Opinion ID: 1708512
Heading Depth: 1
Heading Rank: 5

Heading: the lower court erred in refusing to grant instructions d-2, d-4 and d-5, depriving the jury of a full and complete instruction on the law as to self-defense.

Text: The lower court granted the instruction set forth in Robinson v. State, 434 So.2d 206 (Miss. 1983), which was suggested by this Court as a proper instruction on self-defense. Instruction D-2 and D-4, requested by the appellant, were self-defense instructions embodying in different verbiage the law of self-defense. Appellant states in his brief that Instruction D-2 would have duplicated to a great extent the matters contained in the Robinson instruction and was properly refused by the court. He further stated that D-4 and D-5 are duplicative of each other.
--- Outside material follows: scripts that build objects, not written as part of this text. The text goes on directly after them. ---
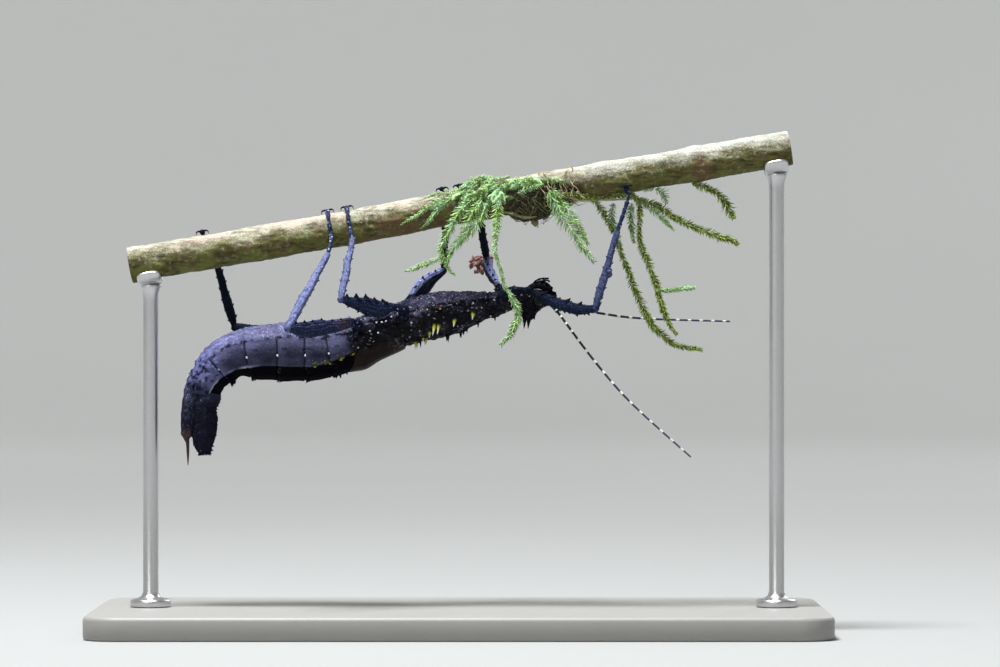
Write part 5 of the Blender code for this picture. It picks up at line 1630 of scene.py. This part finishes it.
def build_antennae():
    """Two long feelers with two thick joints at the foot and a light ring on each thin one."""
    finish = feeler_finish()
    first_ring = sizes().feeler_ring / MM
    for name, route in ANTENNAE.items():
        whole = curve_length(route)
        count = int(whole / 0.06)
        points = sampled(np.array(route), count)
        reach = np.linspace(0, whole, count)
        part = reach / whole
        size = 0.23 - 0.08 * part
        size = np.where(reach < 1.5, 0.3 + 0.14 * np.sin(np.pi * np.clip(reach / 1.5, 0, 1)), size)
        size = np.where((reach >= 1.5) & (reach < 2.5), 0.3 + 0.06 * np.sin(np.pi * (reach - 1.5)), size)
        spacing = first_ring * (1 + 0.68 * smooth(reach, 3.0, 11.0))
        cycle = np.mod(np.cumsum(whole / count / spacing), 1.0)
        band = peak(cycle, 0.5, 0.15 + 0.04 * part) * smooth(reach, 1.4, 2.4)
        size = size * (1 + 0.1 * peak(cycle, 0.66, 0.06) + 0.05 * noise(points, 0.5, 91))
        size[-3:] *= (0.8, 0.55, 0.25)
        shape = Shape()
        looks = {"pale": smooth(band, 0.35, 0.75), "tone": smooth(part, 0.2, 0.8)}
        shape.skin(sweep(points, UP, size, size, 16), **looks)
        shape.build(f"antenna_{name}_rings", finish, "feeler", "antenna_" + name)


# ---------------------------------------------------------------- legs


def keeled(points, halves, up, sides, corners, grain, seed):
    """A leg part with four keels and small grains."""
    grid = sweep(points, up, halves[:, 0], halves[:, 1], sides)
    angle = 2 * np.pi * np.arange(sides) / sides
    keel = np.cos(2 * (angle - math.pi / 4)) ** 12
    lift = halves.mean(axis=1)[:, None] * corners * keel * (0.7 + 0.3 * noise(grid, 0.7, seed))
    lift = lift + grain * granules(grid, 0.42, seed + 1) + 0.035 * noise(grid, 0.5, seed + 2)
    return puffed(grid, lift), np.broadcast_to(keel, grid.shape[:2])


def leg_part(
    shape, route, sizes_of, count, up, tone, seed, teeth=(), sides=36, corners=0.16, tooth=0.04, under=0.0,
    ridges=0.0, **values,
):
    """A thigh or a shin. Each row of teeth is an angle, a spacing, a height and a start and end."""
    points = sampled(np.array(route, float), count)
    halves = through(sizes_of, np.linspace(0, len(sizes_of) - 1, count))
    halves = halves * (1 + 0.13 * noise(points, 1.3, seed + 9))[:, None]
    sway = np.stack([noise(points, 2.4, seed + axis) for axis in range(3)], axis=1)
    points = points + 0.16 * sway * np.sin(np.pi * np.linspace(0, 1, count))[:, None]
    grid, keel = keeled(points, halves, up, sides, corners, 0.09, seed)
    angle = 2 * np.pi * np.arange(sides) / sides
    folds = np.sin(7 * angle + 1.6 * noise(grid * (0.5, 1, 1), 1.6, seed + 6)) ** 2
    grid = puffed(grid, ridges * (folds - 0.5) * np.sin(np.pi * np.linspace(0.08, 0.92, count))[:, None])
    keel = np.maximum(keel, min(1.0, 8 * ridges) * (1 - smooth(folds, 0.05, 0.45)))
    # Painted shade: the lower side of a part is darkened by the under share
    shadow = under * smooth(-np.cos(angle - 0.55), -0.15, 0.25)
    shape.skin(grid, tone=np.broadcast_to(tone * (1 - shadow), grid.shape[:2]), keel=0.65 * keel, **values)
    along, rise, side = route_frame(points, up)
    whole = curve_length(np.array(route, float))
    looks = {"tone": tooth, "keel": 0.9 * (tooth < 0.1)}
    rng = np.random.default_rng(seed)
    for angle, spacing, height, first, last in teeth:
        turn = math.radians(angle)
        for place in np.arange(first, last, spacing / whole):
            spot = int(np.clip(place + rng.normal() * 0.008, 0, 1) * (count - 1))
            high, wide = halves[spot]
            out = rise[spot] * math.cos(turn) * high + side[spot] * math.sin(turn) * wide
            tall = height * rng.uniform(0.75, 1.15)
            root, way = points[spot] + out * 0.96, unit(out) + along[spot] * 0.3
            shape.spine(root, way, tall, max(0.13, 0.6 * tall), along[spot] * 0.18, 0.55, **looks)


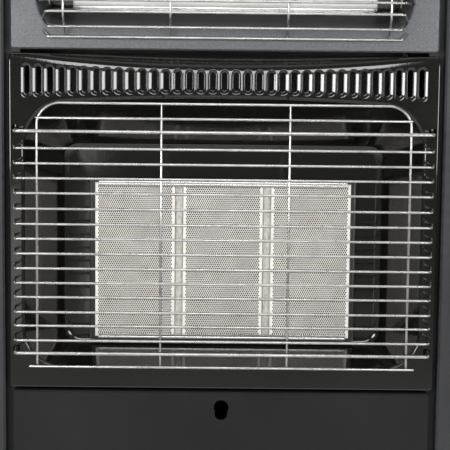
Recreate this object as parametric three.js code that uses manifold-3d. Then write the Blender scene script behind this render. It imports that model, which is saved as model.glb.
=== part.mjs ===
// Portable cabinet heater on castors: a three-plaque gas burner in a pressed enamel bowl below,
// a twin quartz-tube electric element above, and a gas bottle compartment behind a rear door.
// Millimetres, +Z up, the front faces -Y, the origin is on the floor under the middle of the box.

import * as THREE from 'three';
import { mergeVertices } from 'three/addons/utils/BufferGeometryUtils.js';
import Module from 'manifold-3d';

const wasm = await Module();
wasm.setup();

// ------------------------------------------------------------------ driving sizes

const clearance = 0.3; // between pieces that touch or slide
const bendSteps = 1; // chords in a wire's or a sheet's bend

const cabinetWidth = 430; // over the side panels
const cabinetDepth = 398; // front flange to rear flange of a side panel
const wheelRadius = 25;
const wheelHeadroom = 8; // over a wheel, to the underside of the base tray
const castorHeight = 2 * wheelRadius + wheelHeadroom;
const lowerPanelHeight = 262;
const fasciaHeight = 306;
const upperPanelHeight = 111;
const topCasingHeight = 46;
const rearDoorHeight = 492;

const panelSheet = 1.2; // folded steel panels
const traySheet = 1.5;
const panelGap = 3.2; // between one front panel and the next
const sideGap = 4.5; // shadow gap between a front panel and a side panel
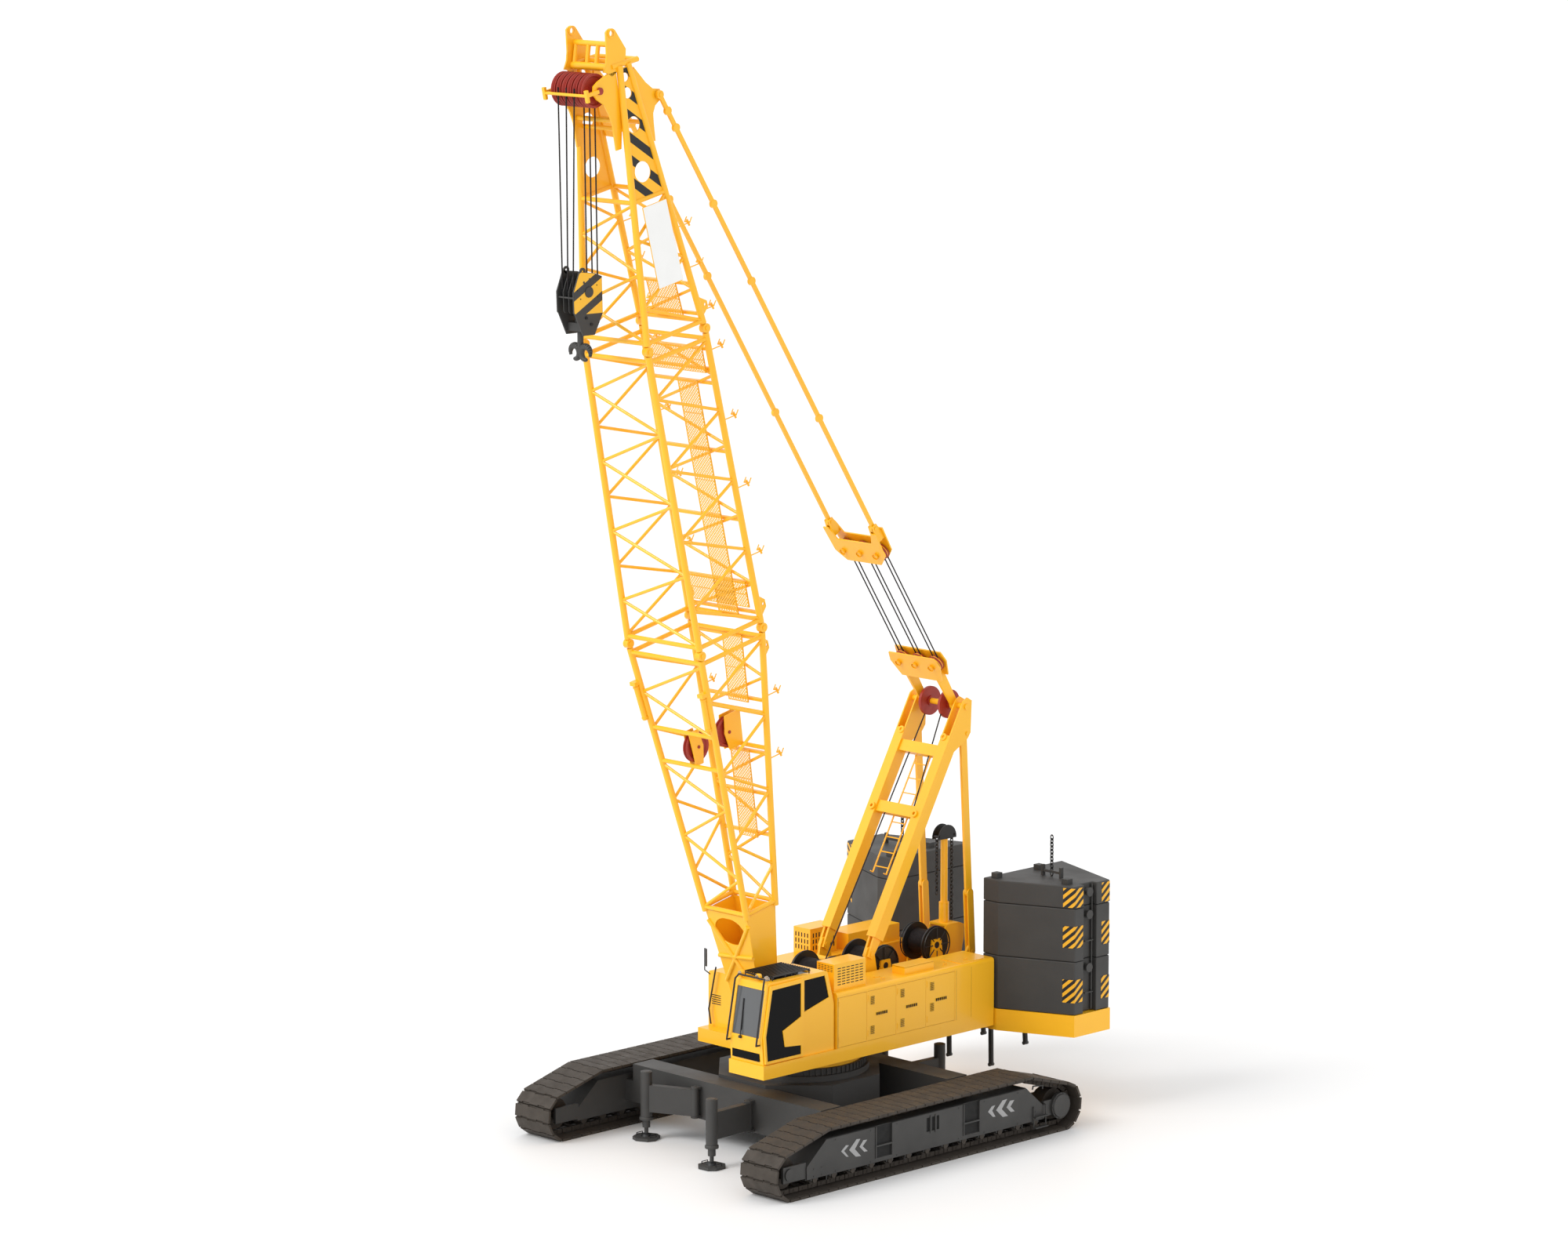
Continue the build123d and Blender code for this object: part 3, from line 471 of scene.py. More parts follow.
# Hoist falls: rope between the head sheaves and the block
falls = {
    "radius": 0.015, "top": 21.43, "bottom": 17.60,
    "front": ((6.225, -0.225, -0.150), (6.225, 0.0, 0.0), (6.225, 0.225, 0.150)),
    "rear": ((5.565, -0.225, -0.150), (5.565, -0.075, 0.0), (5.565, 0.075, 0.150)),
    "blockFront": 6.212, "blockRear": 5.578,
}
shape = bmesh.new()
for lines, low in ((falls["front"], falls["blockFront"]), (falls["rear"], falls["blockRear"])):
    for x, high, wide in lines:
        addRod(shape, (x, high, falls["top"]), (low, wide, falls["bottom"]), falls["radius"], 8)
hoistFalls = addPiece(shape, "hoistFalls", "ropeSteel", None)
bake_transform(hoistFalls)

# Hoist ropes from the two main drums to the sheaves on the mast's head
leads = {
    "radius": 0.014,
    "lines": (((-0.80, -0.27, 2.99), (-3.93, -0.27, 8.10)), ((-1.745, 0.27, 3.30), (-3.83, 0.27, 8.17))),
}
shape = bmesh.new()
for low, high in leads["lines"]:
    addRod(shape, low, high, leads["radius"], 8)
hoistLeads = addPiece(shape, "hoistLeads", "ropeSteel", None)
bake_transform(hoistLeads)

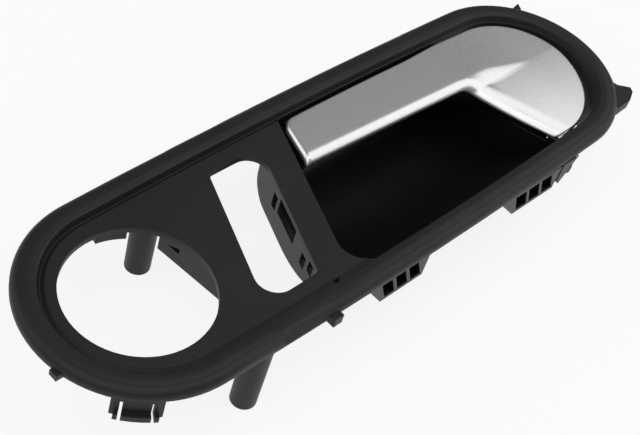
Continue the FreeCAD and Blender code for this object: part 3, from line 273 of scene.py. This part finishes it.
class Nodes:
    """Short way to write a material's node tree."""

    def __init__(self, name):
        self.material = bpy.data.materials.new(name)
        self.material.use_nodes = True
        self.tree = self.material.node_tree
        self.shader = self.tree.nodes["Principled BSDF"]
        self.place = self.add("ShaderNodeTexCoord").outputs["Object"]

    def add(self, kind, **settings):
        node = self.tree.nodes.new(kind)
        for key, value in settings.items():
            setattr(node, key, value)
        return node

    def link(self, output, target):
        self.tree.links.new(output, target)

    def noise(self, scale, detail=2.0, roughness=0.5):
        node = self.add("ShaderNodeTexNoise")
        node.inputs["Scale"].default_value = scale
        node.inputs["Detail"].default_value = detail
        node.inputs["Roughness"].default_value = roughness
        self.link(self.place, node.inputs["Vector"])
        return node.outputs["Fac"]

    def bump(self, height, distance, strength, below=None):
        node = self.add("ShaderNodeBump")
        node.inputs["Strength"].default_value = strength
        node.inputs["Distance"].default_value = distance
        self.link(height, node.inputs["Height"])
        if below is not None:
            self.link(below, node.inputs["Normal"])
        return node.outputs["Normal"]

    def soft_edges(self, radius):
        """Normals rounded over each edge, as on any moulded or stamped piece."""
        node = self.add("ShaderNodeBevel", samples=EDGE_SAMPLES)
        node.inputs["Radius"].default_value = radius
        return node.outputs["Normal"]

    def larger(self, first, second):
        node = self.add("ShaderNodeMath", operation="MAXIMUM")
        self.link(first, node.inputs[0])
        self.link(second, node.inputs[1])
        return node.outputs[0]

    def set_colour(self, factor, colours, stops=NOISE_MIDDLE):
        """Let a noise run from one colour to the other between two of its values."""
        node = self.add("ShaderNodeValToRGB")
        for element, stop, colour in zip(node.color_ramp.elements, stops, colours):
            element.position = stop
            element.color = (*colour, 1)
        self.link(factor, node.inputs["Fac"])
        self.link(node.outputs["Color"], self.shader.inputs["Base Color"])

    def set_roughness(self, factor, low, high):
        """Let a noise's middle range run from one roughness to the other."""
        node = self.add("ShaderNodeMapRange")
        node.inputs["From Min"].default_value, node.inputs["From Max"].default_value = NOISE_MIDDLE
        node.inputs["To Min"].default_value = low
        node.inputs["To Max"].default_value = high
        self.link(factor, node.inputs["Value"])
        self.link(node.outputs["Result"], self.shader.inputs["Roughness"])

    def set_normal(self, normal):
        self.link(normal, self.shader.inputs["Normal"])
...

The trial judge refused Instruction D-5, which follows: In passing upon his [sic] guilt or innocence of the Defendant, the jury should not try him by the light of after developed events, nor hold him to the same cool and correct judgment which you are able to form sitting in the jury box as you are, but you should put yourselves in his place and judge his acts by the facts and circumstances by which he was surrounded at the time of the difficulty. The lower court's assigned reason for denying D-5 was that he felt the theory of self-defense was fully covered in the Robinson instruction. In Arrington v. State, 366 So.2d 246 (Miss. 1979), the Court granted a similar instruction absent that part which appears in D-5, supra, and the Court held that the refusal of the instruction did not constitute reversible error, since the jury was adequately instructed by other self-defense instructions. In the case sub judice, defense counsel was able to argue the sense of the instruction to the jury, even though the instruction was not granted. We are of the opinion that the court did not commit reversible error in refusing the instructions.